Time for a Clear and Consistent U.S. Policy to Strengthen Relations with Taiwan
“There’s going to be extreme competition and I’m not going to do it the way that [Xi Jinping] knows,” President Joe Biden said, referring to his still developing policies on China. On February 10, Biden had his first phone call with Chinese President Xi Jinping and expressed concern regarding Beijing’s aggression towards Taiwan. For decades, China-Taiwan relations have been a difficult and sensitive issue for U.S. policymakers.
Now is the time for a clear and consistent U.S. policy that will confront Beijing and strengthen relations with Taipei. Biden should maintain the previous administration’s hardline approach to China. Former Secretary of State Mike Pompeo’s termination of previous guidelines for U.S.-Taiwan relations provides the new Biden administration an opportunity to recognize Taiwan’s status as a sovereign country and just as crucially, a trusted U.S. ally.
Following Biden’s inauguration, China flew fighter aircraft through Taiwan’s airspace and warned the United States against crossing Beijing’s “red line.” Addressing these hostilities is vital to global security, as Beijing increases the use of its military and sanctions to threaten countries that oppose China.

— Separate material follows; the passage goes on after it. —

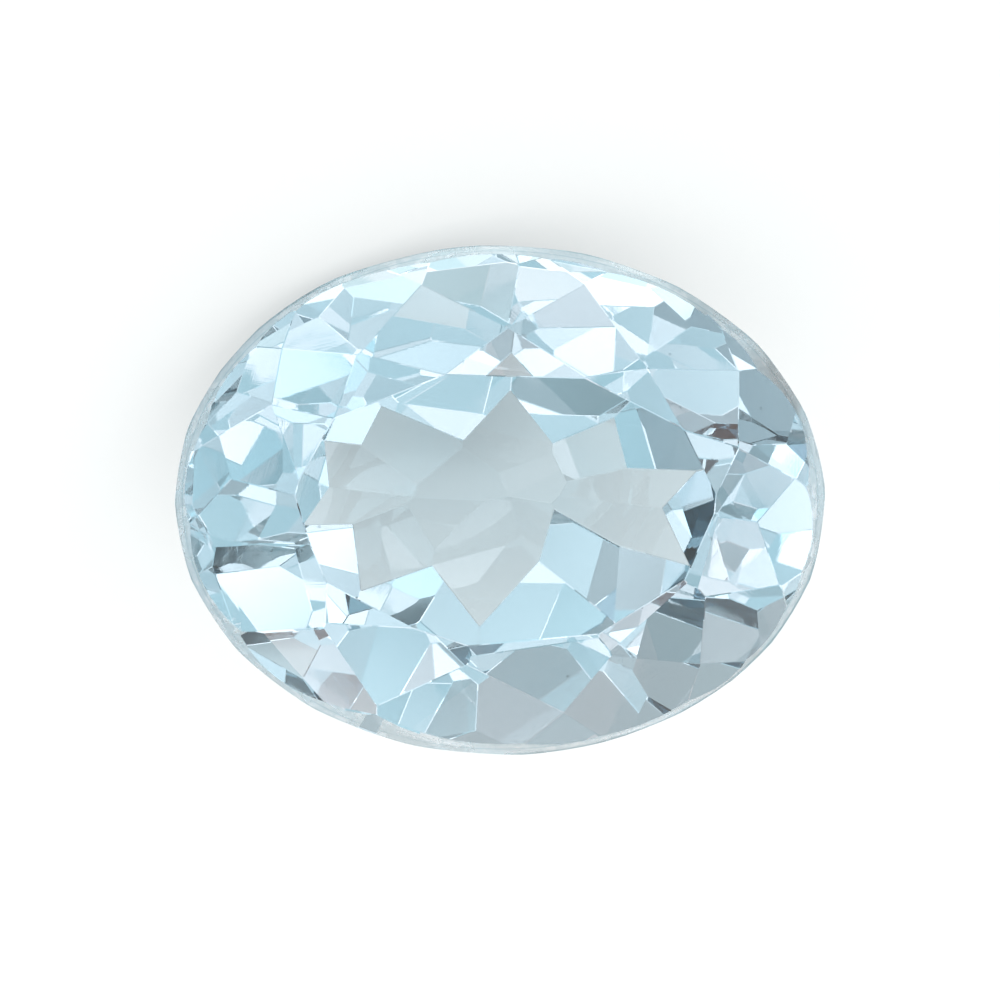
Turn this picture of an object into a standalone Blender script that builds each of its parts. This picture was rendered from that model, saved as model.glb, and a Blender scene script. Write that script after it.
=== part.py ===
"""An oval faceted aquamarine, lying on one of the broad steep facets of its pavilion.

The stone is cut the way a lapidary cuts it. A turned oval blank has its girdle ready, and each facet is
one flat cut across it. The cuts of a hand-cut stone miss their marks a little, so the facets aren't set
by tier angles alone. Each is laid, by least squares, through the meet points where it joins its
neighbours, and is held near the slope of its tier.

Plans are seen from above the table, x along the stone and y across it, in millimetres from the middle.
"""

import math

import bmesh
import bpy
import numpy as np
from mathutils import Matrix, Vector

NAME = "cut_aquamarine"
MM = 0.001

# Driving dimensions, in millimetres
LENGTH = 9.0
WIDTH = 7.05
CROWN_HEIGHT = 1.14
PAVILION_DEPTH = 3.0
GIRDLE_SLANT = 0.24
GIRDLE_WALL = 0.06

# Shares of the oval's half axes, where 1 is the outline
CROWN_EDGE = 0.968
PAVILION_EDGE = 0.985
BREAK_TIP = 0.80

# Slopes from the girdle plane, in degrees
STAR_SLOPE = 25.0
KITE_SLOPE = 35.0
MAIN_SLOPE = 41.0
UPPER_GIRDLE_SLOPE = 45.0
CULET_SLOPE = 31.0
KEEL_SLOPE = 20.0
BREAK_SLOPE = 46.0
LOWER_GIRDLE_SLOPE = 56.0
SIX_O_CLOCK_SLOPE = 34.0
RESTING_SLOPE = 44.0
RESTING_BEARING = 110.5

# The girdle isn't a true oval: it swells at these bearings, as (bearing, share, half angle) in degrees
SWELLS = ((318, 0.016, 24), (129, 0.010, 12), (285, 0.008, 12))

GIRDLE_SIDES = 96
BLANK_TOP = 2.0
BLANK_BOTTOM = -4.0
SNAP = 0.002

# Crown meet points, anticlockwise from three o'clock, one of each for each of the twelve kites.
# A kite's tip meets two mains and an upper girdle facet.
KITE_TIPS = (
    (4.07, 0.27), (3.25, 1.76), (1.15, 2.96), (-1.06, 2.93), (-2.99, 2.06), (-3.86, 0.89),
    (-4.15, -0.26), (-3.58, -1.83), (-1.77, -2.92), (0.84, -2.93), (2.75, -2.24), (3.87, -1.19),
)
# A star's tip meets the kites on both sides of it and the main below it.
STAR_TIPS = (
    (3.25, 0.68), (1.95, 1.80), (0.16, 2.33), (-1.95, 1.97), (-3.10, 1.28), (-3.66, 0.32),
    (-3.42, -0.67), (-2.30, -1.82), (-0.27, -2.20), (1.59, -2.11), (2.86, -1.22), (3.49, -0.27),
)
# A star's two corners on the table.
STAR_CORNERS = (
    ((2.92, 0.08), (2.48, 0.96)),
    ((2.48, 0.96), (1.15, 1.64)),
    ((1.15, 1.64), (-0.74, 1.69)),
    ((-0.74, 1.69), (-2.24, 1.10)),
    ((-2.24, 1.10), (-2.71, 0.27)),
    ((-2.74, 0.16), (-2.77, 0.05)),
    ((-2.77, 0.05), (-2.70, -0.17)),
    ((-2.45, -1.07), (-1.57, -1.53)),
    ((-0.61, -1.99), (-0.06, -1.94)),
    ((1.25, -1.87), (1.76, -1.55)),
    ((2.45, -1.19), (2.57, -0.92)),
    ((2.89, -0.27), (2.92, 0.08)),
)
# The bearings on the girdle between which each upper girdle facet reaches it.
GIRDLE_MARKS = (
    (2, 10), (32, 47), (69, 82), (101, 115), (130, 142), (161, 168),
    (182, 187), (214, 219), (237, 259), (270, 292), (306, 320), (334, 344),
)

# Pavilion meet points, anticlockwise from the right end, for the ten culet facets.
# A culet facet's tip meets the breaks on both sides of it.
CULET_TIPS = (
    (2.68, 0.41), (1.50, 1.17), (0.16, 1.57), (-1.55, 1.32), (-2.28, 0.81),
    (-2.59, -0.34), (-1.80, -1.37), (-0.24, -1.79), (1.47, -1.69), (2.55, -0.93),
)
# A break's inner tip lies between two culet facets.
BREAK_TIPS = (
    (1.77, 0.45), (0.71, 0.77), (-0.53, 0.81), (-1.94, 0.79), (-2.55, 0.09),
    (-2.06, -0.37), (-0.95, -0.89), (0.46, -0.86), (1.73, -0.64), (2.30, -0.12),
)
# Three small facets lie between the culet facets and the keel. These are the meets near the keel.
KEEL_FACETS = {"keel_left": 115, "keel_lower": -125, "keel_right": 60}
KEEL_MEETS = (
    ((0.92, 0.24), ("culet_0", "culet_1", "keel_right")),
    ((0.71, 0.77), ("culet_1", "culet_2", "keel_right")),
    ((0.12, 0.27), ("culet_2", "keel_left", "keel_right")),
    ((0.12, 0.02), ("culet_7", "keel_left", "keel_right")),
    ((-0.50, 0.77), ("culet_2", "culet_3", "keel_left")),
    ((-1.03, 0.23), ("culet_3", "culet_4", "keel_left")),
    ((-1.33, -0.05), ("culet_4", "culet_5", "keel_left", "keel_lower")),
    ((-1.33, -0.06), ("culet_5", "culet_6", "keel_lower")),
    ((-0.90, -0.72), ("culet_6", "culet_7", "keel_lower")),
    ((-0.27, -0.05), ("culet_7", "keel_left", "keel_lower")),
    ((0.77, -0.20), ("culet_7", "culet_8", "culet_9")),
    ((0.78, -0.02), ("culet_0", "culet_7", "culet_9", "keel_right")),
)
KEEL_POINTS = (((0.28, -0.02), "culet_7"), ((-0.61, -0.02), "keel_left"))
RESTING_FACET = "break_2"

COLOUR = (0.62, 0.80, 0.86, 1.0)
REFRACTIVE_INDEX = 1.577


def bearing_of(point):
    """The bearing of a plan point in degrees, with the oval taken back to a circle."""
    return math.degrees(math.atan2(point[1] / WIDTH, point[0] / LENGTH))


def share_of(point):
    """How far out a plan point lies, as a share of the oval's half axes."""
    return 2 * math.hypot(point[0] / LENGTH, point[1] / WIDTH)


def plan_point(bearing, share):
    """The plan point at this bearing and this share of the half axes."""
    angle = math.radians(bearing)
    return (LENGTH / 2 * share * math.cos(angle), WIDTH / 2 * share * math.sin(angle))


def between(first, second):
    """The bearing halfway from the first to the second, going anticlockwise."""
    return first + ((second - first) % 360) / 2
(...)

Global leaders are recognizing that the Chinese Communist Party’s growing propaganda and military exercises endanger international health and security. Australia has led an inquiry into the origins of the COVID-19 pandemic, suggesting that China conducted a cover-up. The United Kingdom and Japan have formed a partnership to counter Beijing’s maritime aggression. The United Kingdom has recently revoked the CCP’s broadcasting license for English-language news channels.
Meanwhile, Taiwan proves to be a valuable trading partner and contributor to the global economy and technology industry. It is home to the Taiwan Semiconductor Manufacturing Co., the world’s largest producer of computer chips for smartphones and high-performance computing. Countries that are dependent on TSMC maintain close ties with Taiwan through business and investment deals. Taiwan’s 1.89% GDP increase in 2020, despite the pandemic, demonstrates its economic resilience.
Consistency is key, as clear and unambiguous policies would be more effective than misleading China or Taiwan. On February 4, Biden announced, “American leadership must meet this new moment of advancing authoritarianism, including the growing ambitions of China to rival the United States.” Though it is not yet known whether Biden will be tough on China, he has suggested a mixed approach involving cooperation and confrontation.
Beijing’s aggression leads some to believe that confronting China is equivalent to risking war. Critics suggest countries have more to gain by engaging with China through trade. However, even in the absence of confrontation, China conducts missile tests and military exercises, threatening East Asia’s stability. Beijing’s frequent use of economic sanctions turns trade into a tool for coercion. Trade is beneficial, but not at the cost of Taiwan and its neighbors’ freedom and security.
Confronting China and establishing Taiwan’s status in the international community is long overdue. Biden’s conversation with Xi initiated new negotiations for U.S.-China policy. Coincidentally, 2021 is also the Year of the Ox, a symbol of stability and prosperity. After a turbulent 2020, new opportunities can pave the way for new relationships and a path forward—one that is clear and consistent.